- _Data shown_
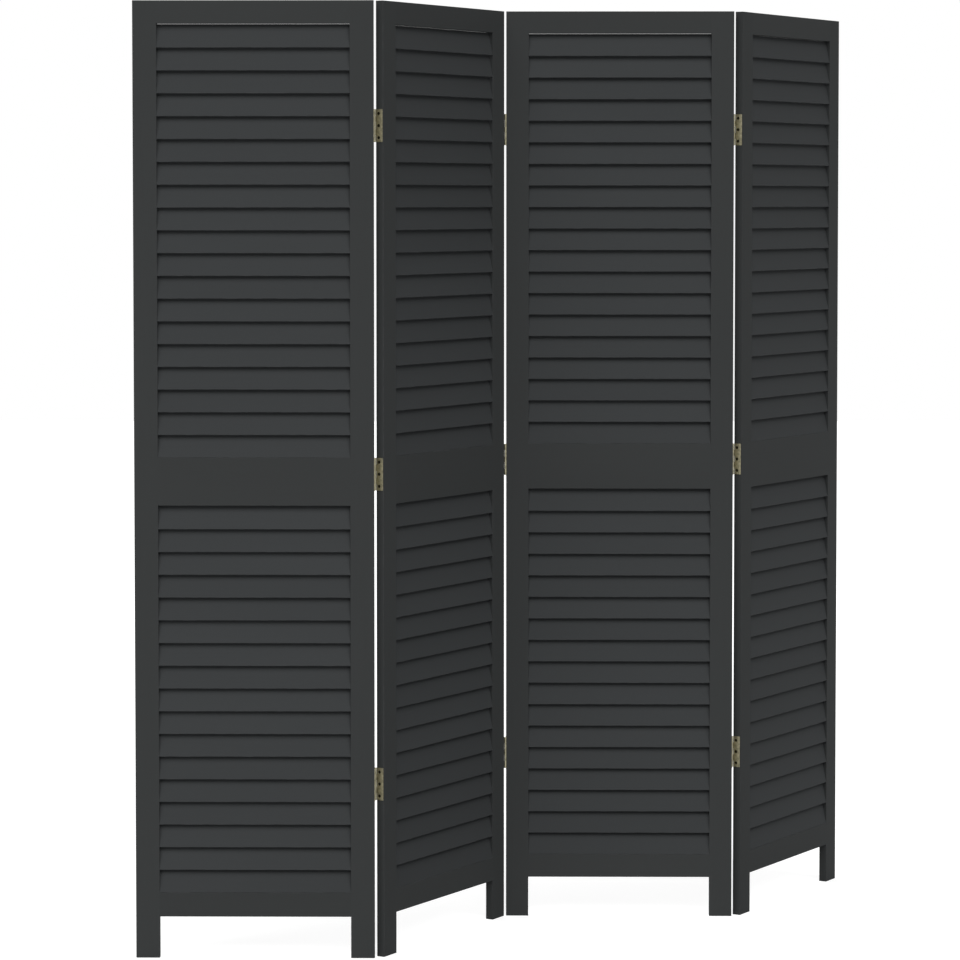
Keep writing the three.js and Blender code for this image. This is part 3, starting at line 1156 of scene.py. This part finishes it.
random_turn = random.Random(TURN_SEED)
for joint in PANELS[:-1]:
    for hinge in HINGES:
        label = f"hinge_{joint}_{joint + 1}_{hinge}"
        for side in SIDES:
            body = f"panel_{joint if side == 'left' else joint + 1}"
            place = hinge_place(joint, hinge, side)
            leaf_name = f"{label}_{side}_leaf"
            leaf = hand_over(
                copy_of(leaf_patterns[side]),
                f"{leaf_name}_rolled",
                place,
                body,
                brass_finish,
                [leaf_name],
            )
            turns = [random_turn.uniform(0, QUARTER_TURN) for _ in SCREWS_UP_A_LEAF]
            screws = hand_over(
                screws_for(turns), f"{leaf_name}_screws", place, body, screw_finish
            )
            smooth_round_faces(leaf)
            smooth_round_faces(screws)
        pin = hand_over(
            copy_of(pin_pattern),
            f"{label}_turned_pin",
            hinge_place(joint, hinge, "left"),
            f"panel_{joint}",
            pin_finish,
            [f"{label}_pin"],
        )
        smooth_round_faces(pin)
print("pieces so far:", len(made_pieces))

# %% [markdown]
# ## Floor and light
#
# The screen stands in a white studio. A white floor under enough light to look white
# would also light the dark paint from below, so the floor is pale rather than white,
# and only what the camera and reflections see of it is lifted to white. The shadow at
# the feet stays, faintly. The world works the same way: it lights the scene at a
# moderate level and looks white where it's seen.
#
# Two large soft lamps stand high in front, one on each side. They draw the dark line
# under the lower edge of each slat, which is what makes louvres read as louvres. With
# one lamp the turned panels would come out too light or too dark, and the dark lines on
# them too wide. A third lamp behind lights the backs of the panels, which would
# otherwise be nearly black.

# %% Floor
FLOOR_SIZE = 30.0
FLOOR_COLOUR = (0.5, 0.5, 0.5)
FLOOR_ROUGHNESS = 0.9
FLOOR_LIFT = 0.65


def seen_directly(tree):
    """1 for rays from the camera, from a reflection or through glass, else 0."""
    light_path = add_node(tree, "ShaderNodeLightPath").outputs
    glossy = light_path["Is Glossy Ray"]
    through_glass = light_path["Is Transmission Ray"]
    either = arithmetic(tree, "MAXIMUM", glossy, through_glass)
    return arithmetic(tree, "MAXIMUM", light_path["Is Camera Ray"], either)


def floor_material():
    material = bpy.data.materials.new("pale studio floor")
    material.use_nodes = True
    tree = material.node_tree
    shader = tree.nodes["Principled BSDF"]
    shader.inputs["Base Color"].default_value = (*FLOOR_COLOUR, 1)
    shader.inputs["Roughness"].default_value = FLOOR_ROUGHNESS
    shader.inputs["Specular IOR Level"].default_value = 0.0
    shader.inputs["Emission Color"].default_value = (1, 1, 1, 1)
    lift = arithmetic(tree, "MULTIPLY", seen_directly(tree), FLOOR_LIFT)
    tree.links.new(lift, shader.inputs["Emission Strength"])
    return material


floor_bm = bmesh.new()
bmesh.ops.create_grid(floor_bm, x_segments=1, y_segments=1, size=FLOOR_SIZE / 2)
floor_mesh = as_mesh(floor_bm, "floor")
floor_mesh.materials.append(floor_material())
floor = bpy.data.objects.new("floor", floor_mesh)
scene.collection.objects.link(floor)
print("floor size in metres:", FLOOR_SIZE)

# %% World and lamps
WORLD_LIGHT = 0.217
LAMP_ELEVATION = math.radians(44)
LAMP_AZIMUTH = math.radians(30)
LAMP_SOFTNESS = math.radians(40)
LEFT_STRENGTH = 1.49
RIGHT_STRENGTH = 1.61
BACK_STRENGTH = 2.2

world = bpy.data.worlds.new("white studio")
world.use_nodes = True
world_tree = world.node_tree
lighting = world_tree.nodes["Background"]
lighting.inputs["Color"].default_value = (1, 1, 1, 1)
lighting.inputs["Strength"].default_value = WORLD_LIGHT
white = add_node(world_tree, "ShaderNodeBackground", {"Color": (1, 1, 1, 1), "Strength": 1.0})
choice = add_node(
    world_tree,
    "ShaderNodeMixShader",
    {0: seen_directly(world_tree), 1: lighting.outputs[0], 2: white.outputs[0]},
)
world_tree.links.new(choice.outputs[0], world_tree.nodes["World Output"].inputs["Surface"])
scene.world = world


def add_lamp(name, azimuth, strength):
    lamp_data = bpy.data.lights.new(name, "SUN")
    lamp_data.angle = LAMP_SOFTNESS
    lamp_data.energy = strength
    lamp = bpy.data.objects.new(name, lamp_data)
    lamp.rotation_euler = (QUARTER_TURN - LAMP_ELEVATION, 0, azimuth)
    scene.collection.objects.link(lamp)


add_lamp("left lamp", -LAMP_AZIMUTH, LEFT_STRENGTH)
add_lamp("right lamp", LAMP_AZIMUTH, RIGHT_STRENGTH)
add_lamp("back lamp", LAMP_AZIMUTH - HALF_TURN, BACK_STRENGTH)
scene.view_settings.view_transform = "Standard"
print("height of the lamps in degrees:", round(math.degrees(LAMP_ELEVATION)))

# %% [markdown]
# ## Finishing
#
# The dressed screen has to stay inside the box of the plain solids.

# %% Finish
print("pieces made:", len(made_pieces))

- _Written exercise_
Quote each line above in full, word for word.

- _Task result_
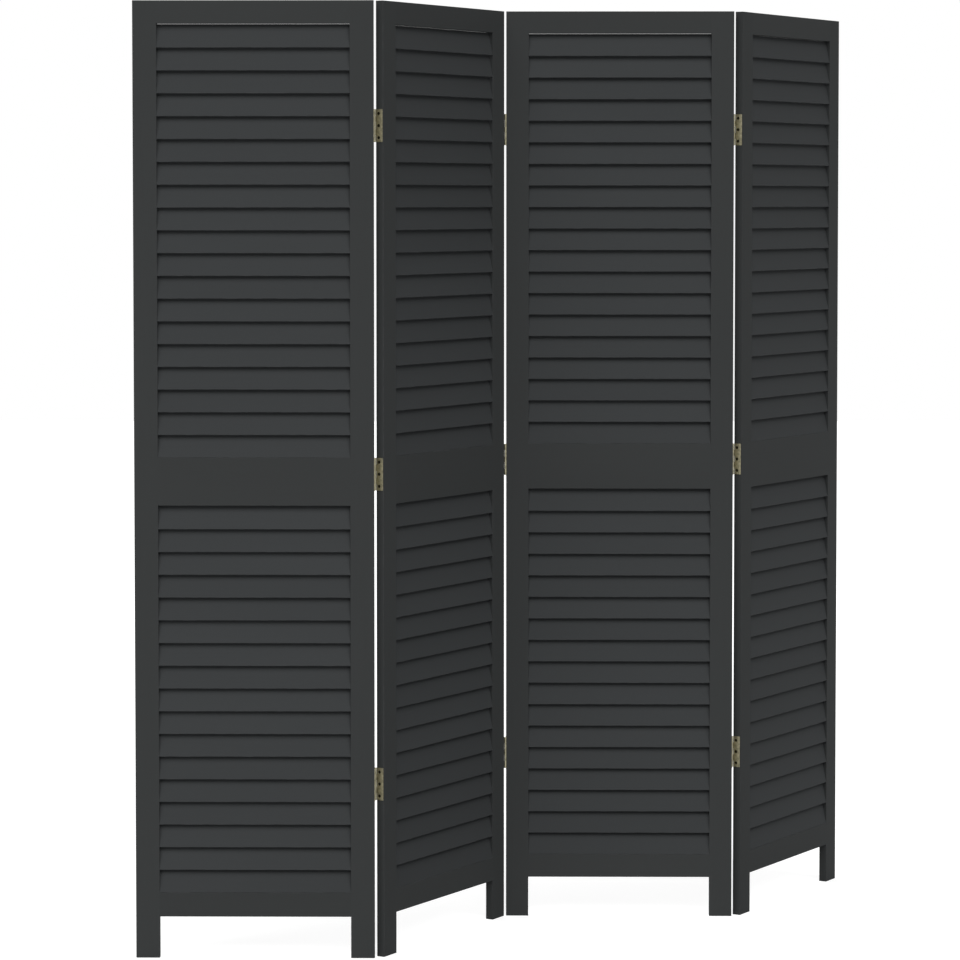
Keep writing the three.js and Blender code for this image. This is part 3, starting at line 1156 of scene.py. This part finishes it.
random_turn = random.Random(TURN_SEED)
for joint in PANELS[:-1]:
    for hinge in HINGES:
        label = f"hinge_{joint}_{joint + 1}_{hinge}"
        for side in SIDES:
            body = f"panel_{joint if side == 'left' else joint + 1}"
            place = hinge_place(joint, hinge, side)
            leaf_name = f"{label}_{side}_leaf"
            leaf = hand_over(
                copy_of(leaf_patterns[side]),
                f"{leaf_name}_rolled",
                place,
                body,
                brass_finish,
                [leaf_name],
            )
            turns = [random_turn.uniform(0, QUARTER_TURN) for _ in SCREWS_UP_A_LEAF]
            screws = hand_over(
                screws_for(turns), f"{leaf_name}_screws", place, body, screw_finish
            )
            smooth_round_faces(leaf)
            smooth_round_faces(screws)
        pin = hand_over(
            copy_of(pin_pattern),
            f"{label}_turned_pin",
            hinge_place(joint, hinge, "left"),
            f"panel_{joint}",
            pin_finish,
            [f"{label}_pin"],
        )
        smooth_round_faces(pin)
print("pieces so far:", len(made_pieces))

# %% [markdown]
# ## Floor and light
#
# The screen stands in a white studio. A white floor under enough light to look white
# would also light the dark paint from below, so the floor is pale rather than white,
# and only what the camera and reflections see of it is lifted to white. The shadow at
# the feet stays, faintly. The world works the same way: it lights the scene at a
# moderate level and looks white where it's seen.
#
# Two large soft lamps stand high in front, one on each side. They draw the dark line
# under the lower edge of each slat, which is what makes louvres read as louvres. With
# one lamp the turned panels would come out too light or too dark, and the dark lines on
# them too wide. A third lamp behind lights the backs of the panels, which would
# otherwise be nearly black.

# %% Floor
FLOOR_SIZE = 30.0
FLOOR_COLOUR = (0.5, 0.5, 0.5)
FLOOR_ROUGHNESS = 0.9
FLOOR_LIFT = 0.65


def seen_directly(tree):
    """1 for rays from the camera, from a reflection or through glass, else 0."""
    light_path = add_node(tree, "ShaderNodeLightPath").outputs
    glossy = light_path["Is Glossy Ray"]
    through_glass = light_path["Is Transmission Ray"]
    either = arithmetic(tree, "MAXIMUM", glossy, through_glass)
    return arithmetic(tree, "MAXIMUM", light_path["Is Camera Ray"], either)


def floor_material():
    material = bpy.data.materials.new("pale studio floor")
    material.use_nodes = True
    tree = material.node_tree
    shader = tree.nodes["Principled BSDF"]
    shader.inputs["Base Color"].default_value = (*FLOOR_COLOUR, 1)
    shader.inputs["Roughness"].default_value = FLOOR_ROUGHNESS
    shader.inputs["Specular IOR Level"].default_value = 0.0
    shader.inputs["Emission Color"].default_value = (1, 1, 1, 1)
    lift = arithmetic(tree, "MULTIPLY", seen_directly(tree), FLOOR_LIFT)
    tree.links.new(lift, shader.inputs["Emission Strength"])
    return material


floor_bm = bmesh.new()
bmesh.ops.create_grid(floor_bm, x_segments=1, y_segments=1, size=FLOOR_SIZE / 2)
floor_mesh = as_mesh(floor_bm, "floor")
floor_mesh.materials.append(floor_material())
floor = bpy.data.objects.new("floor", floor_mesh)
scene.collection.objects.link(floor)
print("floor size in metres:", FLOOR_SIZE)

# %% World and lamps
WORLD_LIGHT = 0.217
LAMP_ELEVATION = math.radians(44)
LAMP_AZIMUTH = math.radians(30)
LAMP_SOFTNESS = math.radians(40)
LEFT_STRENGTH = 1.49
RIGHT_STRENGTH = 1.61
BACK_STRENGTH = 2.2

world = bpy.data.worlds.new("white studio")
world.use_nodes = True
world_tree = world.node_tree
lighting = world_tree.nodes["Background"]
lighting.inputs["Color"].default_value = (1, 1, 1, 1)
lighting.inputs["Strength"].default_value = WORLD_LIGHT
white = add_node(world_tree, "ShaderNodeBackground", {"Color": (1, 1, 1, 1), "Strength": 1.0})
choice = add_node(
    world_tree,
    "ShaderNodeMixShader",
    {0: seen_directly(world_tree), 1: lighting.outputs[0], 2: white.outputs[0]},
)
world_tree.links.new(choice.outputs[0], world_tree.nodes["World Output"].inputs["Surface"])
scene.world = world


def add_lamp(name, azimuth, strength):
    lamp_data = bpy.data.lights.new(name, "SUN")
    lamp_data.angle = LAMP_SOFTNESS
    lamp_data.energy = strength
    lamp = bpy.data.objects.new(name, lamp_data)
    lamp.rotation_euler = (QUARTER_TURN - LAMP_ELEVATION, 0, azimuth)
    scene.collection.objects.link(lamp)


add_lamp("left lamp", -LAMP_AZIMUTH, LEFT_STRENGTH)
add_lamp("right lamp", LAMP_AZIMUTH, RIGHT_STRENGTH)
add_lamp("back lamp", LAMP_AZIMUTH - HALF_TURN, BACK_STRENGTH)
scene.view_settings.view_transform = "Standard"
print("height of the lamps in degrees:", round(math.degrees(LAMP_ELEVATION)))

# %% [markdown]
# ## Finishing
#
# The dressed screen has to stay inside the box of the plain solids.

# %% Finish
print("pieces made:", len(made_pieces))